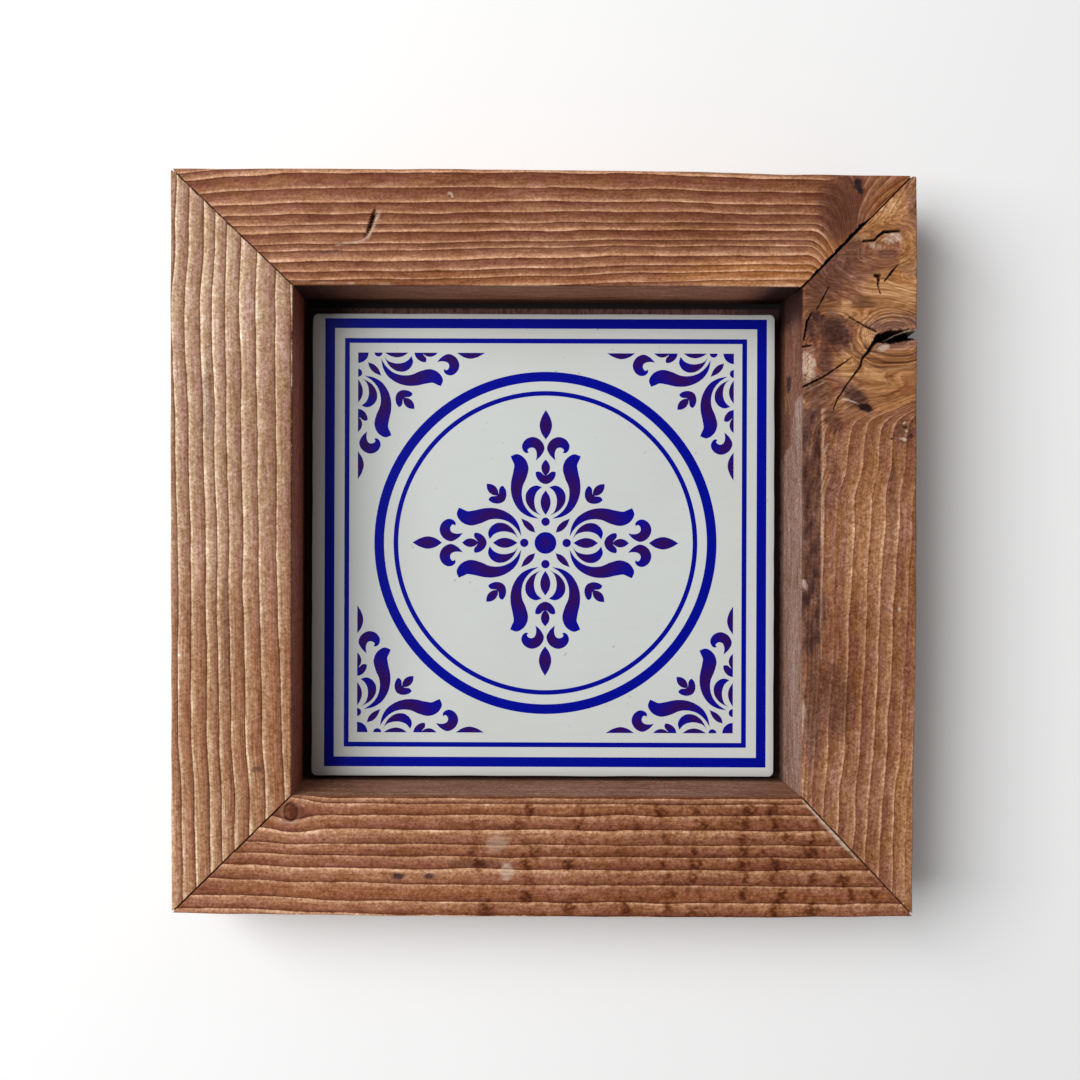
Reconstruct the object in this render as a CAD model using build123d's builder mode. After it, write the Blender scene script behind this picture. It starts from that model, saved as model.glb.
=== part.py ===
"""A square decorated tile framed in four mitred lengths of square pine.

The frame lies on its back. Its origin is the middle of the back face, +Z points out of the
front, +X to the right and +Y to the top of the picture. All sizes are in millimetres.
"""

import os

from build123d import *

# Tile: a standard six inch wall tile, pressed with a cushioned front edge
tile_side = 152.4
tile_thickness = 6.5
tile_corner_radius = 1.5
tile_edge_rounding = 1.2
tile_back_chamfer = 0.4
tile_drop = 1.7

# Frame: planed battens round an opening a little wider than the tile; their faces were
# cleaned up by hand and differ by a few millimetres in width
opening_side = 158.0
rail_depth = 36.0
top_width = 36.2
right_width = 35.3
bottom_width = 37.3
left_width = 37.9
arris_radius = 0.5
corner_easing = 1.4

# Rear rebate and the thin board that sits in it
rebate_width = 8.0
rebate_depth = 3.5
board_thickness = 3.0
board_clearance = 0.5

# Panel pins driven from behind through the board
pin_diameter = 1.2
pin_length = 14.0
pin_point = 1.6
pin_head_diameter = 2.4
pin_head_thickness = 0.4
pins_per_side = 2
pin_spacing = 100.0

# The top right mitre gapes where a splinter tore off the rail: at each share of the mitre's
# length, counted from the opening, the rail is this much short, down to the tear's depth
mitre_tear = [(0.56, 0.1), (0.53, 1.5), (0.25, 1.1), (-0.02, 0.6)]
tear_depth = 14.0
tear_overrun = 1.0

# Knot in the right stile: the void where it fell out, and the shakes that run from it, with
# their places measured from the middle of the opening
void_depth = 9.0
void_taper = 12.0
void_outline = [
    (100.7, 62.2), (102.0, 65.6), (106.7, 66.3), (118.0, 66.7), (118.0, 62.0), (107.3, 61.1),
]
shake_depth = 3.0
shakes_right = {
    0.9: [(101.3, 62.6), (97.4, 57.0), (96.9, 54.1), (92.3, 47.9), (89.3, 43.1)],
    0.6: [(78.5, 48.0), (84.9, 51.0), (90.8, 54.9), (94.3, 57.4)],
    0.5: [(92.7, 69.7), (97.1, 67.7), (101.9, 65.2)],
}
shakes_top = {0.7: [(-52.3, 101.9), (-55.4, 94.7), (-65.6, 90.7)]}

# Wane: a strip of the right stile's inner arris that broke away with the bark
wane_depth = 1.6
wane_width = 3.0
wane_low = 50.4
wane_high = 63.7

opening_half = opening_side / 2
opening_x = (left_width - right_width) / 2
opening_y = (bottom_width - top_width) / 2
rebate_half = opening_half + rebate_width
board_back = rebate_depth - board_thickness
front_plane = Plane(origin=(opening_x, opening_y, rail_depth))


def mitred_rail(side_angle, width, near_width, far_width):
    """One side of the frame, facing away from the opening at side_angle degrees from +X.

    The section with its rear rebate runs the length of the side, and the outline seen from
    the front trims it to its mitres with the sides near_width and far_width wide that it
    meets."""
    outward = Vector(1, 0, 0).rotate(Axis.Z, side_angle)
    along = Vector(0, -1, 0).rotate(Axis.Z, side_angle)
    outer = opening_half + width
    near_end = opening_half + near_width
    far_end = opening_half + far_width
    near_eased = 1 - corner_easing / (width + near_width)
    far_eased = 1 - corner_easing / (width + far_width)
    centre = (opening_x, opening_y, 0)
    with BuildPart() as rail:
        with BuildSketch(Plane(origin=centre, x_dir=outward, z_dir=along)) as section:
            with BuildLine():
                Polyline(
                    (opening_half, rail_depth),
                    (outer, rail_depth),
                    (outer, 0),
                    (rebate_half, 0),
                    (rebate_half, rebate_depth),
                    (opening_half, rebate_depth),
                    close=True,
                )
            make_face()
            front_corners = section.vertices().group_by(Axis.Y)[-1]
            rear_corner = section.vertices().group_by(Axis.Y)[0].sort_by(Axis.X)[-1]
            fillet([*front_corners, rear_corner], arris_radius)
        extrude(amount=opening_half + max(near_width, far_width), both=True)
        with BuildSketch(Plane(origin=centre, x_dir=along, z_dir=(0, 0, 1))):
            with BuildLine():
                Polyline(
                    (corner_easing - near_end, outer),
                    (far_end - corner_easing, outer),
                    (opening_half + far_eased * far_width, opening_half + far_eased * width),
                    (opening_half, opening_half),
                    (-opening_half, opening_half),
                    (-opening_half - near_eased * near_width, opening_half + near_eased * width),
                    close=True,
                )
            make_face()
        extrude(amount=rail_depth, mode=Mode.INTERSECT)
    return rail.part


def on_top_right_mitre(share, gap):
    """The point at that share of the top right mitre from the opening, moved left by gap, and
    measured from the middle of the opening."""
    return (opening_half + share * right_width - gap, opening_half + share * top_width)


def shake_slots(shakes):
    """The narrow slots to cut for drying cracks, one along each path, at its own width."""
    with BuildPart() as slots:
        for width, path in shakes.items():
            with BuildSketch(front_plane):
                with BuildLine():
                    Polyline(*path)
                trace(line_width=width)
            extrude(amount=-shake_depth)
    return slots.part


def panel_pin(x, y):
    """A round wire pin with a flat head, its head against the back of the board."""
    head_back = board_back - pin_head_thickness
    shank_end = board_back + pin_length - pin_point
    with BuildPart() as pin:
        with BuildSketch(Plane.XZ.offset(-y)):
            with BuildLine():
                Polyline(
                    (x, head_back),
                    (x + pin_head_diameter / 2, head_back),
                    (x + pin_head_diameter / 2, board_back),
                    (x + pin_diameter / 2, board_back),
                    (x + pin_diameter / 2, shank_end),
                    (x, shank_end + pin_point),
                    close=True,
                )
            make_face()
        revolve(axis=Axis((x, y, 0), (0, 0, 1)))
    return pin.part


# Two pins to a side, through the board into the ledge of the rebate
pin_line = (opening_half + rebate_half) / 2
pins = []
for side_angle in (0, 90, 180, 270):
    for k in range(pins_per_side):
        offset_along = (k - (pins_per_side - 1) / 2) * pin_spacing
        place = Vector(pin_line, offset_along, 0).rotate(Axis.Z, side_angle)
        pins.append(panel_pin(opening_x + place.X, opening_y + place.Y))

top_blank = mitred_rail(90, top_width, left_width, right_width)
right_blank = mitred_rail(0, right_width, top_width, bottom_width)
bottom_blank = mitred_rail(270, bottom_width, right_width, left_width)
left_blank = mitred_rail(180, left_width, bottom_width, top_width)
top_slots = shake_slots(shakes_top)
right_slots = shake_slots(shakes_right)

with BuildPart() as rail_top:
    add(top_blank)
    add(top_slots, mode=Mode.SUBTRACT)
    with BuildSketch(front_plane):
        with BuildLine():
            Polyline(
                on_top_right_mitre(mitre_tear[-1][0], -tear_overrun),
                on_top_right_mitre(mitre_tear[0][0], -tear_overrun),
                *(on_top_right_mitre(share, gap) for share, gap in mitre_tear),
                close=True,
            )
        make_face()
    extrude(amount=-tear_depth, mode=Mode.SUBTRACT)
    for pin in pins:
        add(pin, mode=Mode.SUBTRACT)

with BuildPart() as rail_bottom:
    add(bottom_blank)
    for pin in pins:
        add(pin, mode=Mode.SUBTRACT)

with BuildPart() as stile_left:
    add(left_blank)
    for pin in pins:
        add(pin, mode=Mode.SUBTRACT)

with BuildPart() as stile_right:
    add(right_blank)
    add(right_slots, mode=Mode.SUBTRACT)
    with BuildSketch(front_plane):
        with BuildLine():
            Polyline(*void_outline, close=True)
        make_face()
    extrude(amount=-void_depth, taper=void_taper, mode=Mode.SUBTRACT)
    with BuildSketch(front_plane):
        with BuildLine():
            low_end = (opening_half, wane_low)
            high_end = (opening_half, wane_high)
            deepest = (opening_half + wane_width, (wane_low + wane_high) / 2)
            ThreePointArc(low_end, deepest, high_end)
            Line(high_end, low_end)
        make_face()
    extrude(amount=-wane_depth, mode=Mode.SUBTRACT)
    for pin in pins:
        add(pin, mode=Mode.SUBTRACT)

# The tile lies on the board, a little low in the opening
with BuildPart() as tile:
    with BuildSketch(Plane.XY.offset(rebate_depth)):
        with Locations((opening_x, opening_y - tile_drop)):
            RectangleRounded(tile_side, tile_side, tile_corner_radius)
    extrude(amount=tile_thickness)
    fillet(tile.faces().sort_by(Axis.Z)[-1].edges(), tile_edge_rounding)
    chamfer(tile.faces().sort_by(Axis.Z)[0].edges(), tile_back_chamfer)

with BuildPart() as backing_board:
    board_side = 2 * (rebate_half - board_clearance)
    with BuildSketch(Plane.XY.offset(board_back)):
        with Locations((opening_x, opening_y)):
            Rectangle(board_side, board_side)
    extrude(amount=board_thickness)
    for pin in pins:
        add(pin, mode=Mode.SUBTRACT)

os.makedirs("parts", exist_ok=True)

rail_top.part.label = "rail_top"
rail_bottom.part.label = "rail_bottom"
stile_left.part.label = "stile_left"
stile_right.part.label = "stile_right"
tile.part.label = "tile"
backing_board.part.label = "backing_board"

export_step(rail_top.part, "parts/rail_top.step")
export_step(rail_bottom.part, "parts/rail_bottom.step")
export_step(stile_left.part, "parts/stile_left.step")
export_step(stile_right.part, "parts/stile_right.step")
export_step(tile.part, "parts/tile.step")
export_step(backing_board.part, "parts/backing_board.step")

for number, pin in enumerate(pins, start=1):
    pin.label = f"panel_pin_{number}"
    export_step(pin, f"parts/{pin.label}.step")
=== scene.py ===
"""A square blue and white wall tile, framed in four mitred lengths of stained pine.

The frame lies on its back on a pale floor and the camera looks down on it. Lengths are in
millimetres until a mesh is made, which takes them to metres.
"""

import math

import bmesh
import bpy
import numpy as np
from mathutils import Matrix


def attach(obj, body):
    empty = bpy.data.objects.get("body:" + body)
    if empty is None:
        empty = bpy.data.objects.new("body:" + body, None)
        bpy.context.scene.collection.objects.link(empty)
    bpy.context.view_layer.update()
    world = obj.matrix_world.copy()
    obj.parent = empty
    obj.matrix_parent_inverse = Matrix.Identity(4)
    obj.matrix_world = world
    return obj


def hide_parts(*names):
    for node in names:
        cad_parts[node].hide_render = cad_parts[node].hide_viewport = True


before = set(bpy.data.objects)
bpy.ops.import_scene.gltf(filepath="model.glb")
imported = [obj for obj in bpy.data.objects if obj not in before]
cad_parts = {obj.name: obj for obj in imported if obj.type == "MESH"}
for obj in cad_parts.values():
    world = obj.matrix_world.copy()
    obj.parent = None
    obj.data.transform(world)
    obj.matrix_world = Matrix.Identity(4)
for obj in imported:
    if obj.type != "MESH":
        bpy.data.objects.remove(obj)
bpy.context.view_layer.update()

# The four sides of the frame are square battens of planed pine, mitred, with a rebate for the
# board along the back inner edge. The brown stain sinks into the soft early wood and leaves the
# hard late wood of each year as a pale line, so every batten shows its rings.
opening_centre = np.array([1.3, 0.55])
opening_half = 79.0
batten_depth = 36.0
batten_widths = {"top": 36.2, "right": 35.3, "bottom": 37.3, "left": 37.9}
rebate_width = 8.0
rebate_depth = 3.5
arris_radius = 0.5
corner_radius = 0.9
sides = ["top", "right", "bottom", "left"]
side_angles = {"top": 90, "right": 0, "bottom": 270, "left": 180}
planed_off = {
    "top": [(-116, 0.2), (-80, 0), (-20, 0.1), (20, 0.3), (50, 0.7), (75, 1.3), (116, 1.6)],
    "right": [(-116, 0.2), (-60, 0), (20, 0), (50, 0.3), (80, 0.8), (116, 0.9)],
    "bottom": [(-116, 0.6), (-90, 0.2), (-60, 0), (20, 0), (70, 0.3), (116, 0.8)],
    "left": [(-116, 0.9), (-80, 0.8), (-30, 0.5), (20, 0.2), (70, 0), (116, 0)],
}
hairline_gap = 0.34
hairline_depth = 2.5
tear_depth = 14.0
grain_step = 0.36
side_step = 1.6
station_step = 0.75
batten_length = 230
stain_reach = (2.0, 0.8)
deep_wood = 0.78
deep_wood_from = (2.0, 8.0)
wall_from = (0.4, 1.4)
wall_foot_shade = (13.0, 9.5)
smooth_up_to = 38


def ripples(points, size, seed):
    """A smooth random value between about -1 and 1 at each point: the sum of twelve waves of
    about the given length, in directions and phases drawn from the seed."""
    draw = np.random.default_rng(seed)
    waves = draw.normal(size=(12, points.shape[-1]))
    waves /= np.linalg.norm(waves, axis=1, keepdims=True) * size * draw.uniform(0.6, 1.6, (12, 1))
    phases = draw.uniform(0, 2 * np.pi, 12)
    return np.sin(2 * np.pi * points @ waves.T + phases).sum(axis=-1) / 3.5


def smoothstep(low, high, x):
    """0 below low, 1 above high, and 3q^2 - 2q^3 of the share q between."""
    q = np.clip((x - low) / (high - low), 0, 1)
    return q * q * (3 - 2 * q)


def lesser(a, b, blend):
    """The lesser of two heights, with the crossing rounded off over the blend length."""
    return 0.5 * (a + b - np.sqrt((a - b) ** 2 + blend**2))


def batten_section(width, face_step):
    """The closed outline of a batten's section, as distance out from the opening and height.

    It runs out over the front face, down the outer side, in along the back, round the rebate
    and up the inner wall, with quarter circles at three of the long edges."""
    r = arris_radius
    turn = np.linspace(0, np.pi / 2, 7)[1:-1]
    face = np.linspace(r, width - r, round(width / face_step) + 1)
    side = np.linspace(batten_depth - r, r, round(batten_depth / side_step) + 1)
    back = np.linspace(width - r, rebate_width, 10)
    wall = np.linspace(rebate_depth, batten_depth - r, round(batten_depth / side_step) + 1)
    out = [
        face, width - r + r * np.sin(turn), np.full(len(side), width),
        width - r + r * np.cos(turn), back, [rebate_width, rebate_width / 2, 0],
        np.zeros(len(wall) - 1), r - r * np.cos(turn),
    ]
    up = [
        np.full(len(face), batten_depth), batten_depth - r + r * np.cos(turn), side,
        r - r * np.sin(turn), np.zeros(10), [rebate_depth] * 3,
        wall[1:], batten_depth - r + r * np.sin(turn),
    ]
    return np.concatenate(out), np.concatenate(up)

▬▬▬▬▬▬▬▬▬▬

**BRIEF:** In the listing above, find the line containing "for number, pin" and the line containing "obj.matrix_parent_inverse = Matrix.Identity(4)". Output them and every line between, exactly, and nothing else.

**SOLUTION TO THIS PROBLEM:**
for number, pin in enumerate(pins, start=1):
    pin.label = f"panel_pin_{number}"
    export_step(pin, f"parts/{pin.label}.step")
=== scene.py ===
"""A square blue and white wall tile, framed in four mitred lengths of stained pine.

The frame lies on its back on a pale floor and the camera looks down on it. Lengths are in
millimetres until a mesh is made, which takes them to metres.
"""

import math

import bmesh
import bpy
import numpy as np
from mathutils import Matrix


def attach(obj, body):
    empty = bpy.data.objects.get("body:" + body)
    if empty is None:
        empty = bpy.data.objects.new("body:" + body, None)
        bpy.context.scene.collection.objects.link(empty)
    bpy.context.view_layer.update()
    world = obj.matrix_world.copy()
    obj.parent = empty
    obj.matrix_parent_inverse = Matrix.Identity(4)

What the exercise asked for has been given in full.